The fan response to his shows have been gratifying for Burgi: "I think that part of my philosophical, existential approach to life is that I'm really here to serve, and my purpose on this planet is to hopefully make somebody's life a bit more enjoyable, so it's terrific that what I'm doing is appreciated." Lest he sound too serious, he also pointed out that he likes to "goof around - it's all goof to me, I like to have fun, you know, goofing." But even the goofing has a serious element for him. "I come from a wild, vibrant household where the parties were very frequent and it was a very fecund time of creativity and productivity, musically and artistically, and spiritually."

What made him decide to play an undeniably goofy role in UPN's remake of I Married a Monster From Outer Space? "I play this guy who gets abducted and spat back and turns into a blob," Burgi laughed. "It was an hour from my house, I could drive past my favorite surf break, I could see my wife and son at the end of the day." The break from The Sentinel gave him time to work on some projects that he hopes to produce, including some of his own writing.

Burgi, whose fan club can be contacted at http://www.dc.net/coupede, declined to predict whether producing will supplant acting in his career over the next decade, but said he hoped to be able to work on "a couple of different projects that I've helped manifest, with a group of people that I really feel connected to, trying to put out quality work with integrity, and hopefully enlightening people.
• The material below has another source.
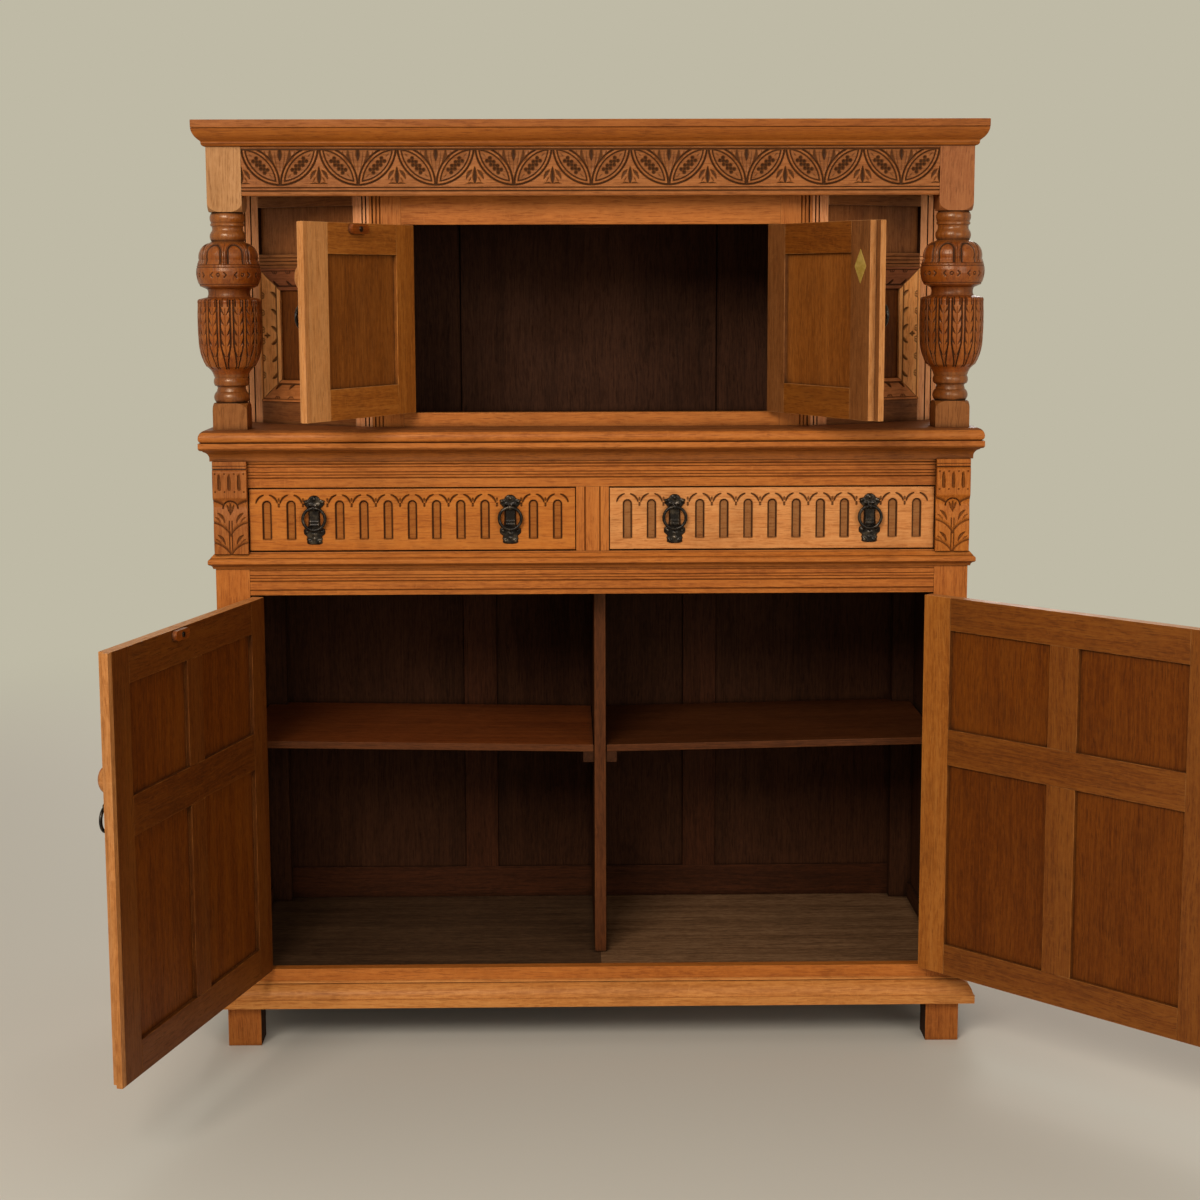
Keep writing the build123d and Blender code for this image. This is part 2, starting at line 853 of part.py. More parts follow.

I think there's a constant urge on my part to heal and save the planet and simplify life."

He also might like to have more children, and volunteer for environmental causes. "I really want my son to maintain a connection to nature - any project to preserve Mother Nature, I am there to support, and that's what I would like to instill in my son as well - a real love for the natural element and his place in the grand scheme of things." And one more thing: "I'd like to be hanging ten on a really beautiful overhead glassy wave with my son next to me on a board," admitted Burgi. "With my wife either on another board or on the beach with her smiling countenance. Having a good time."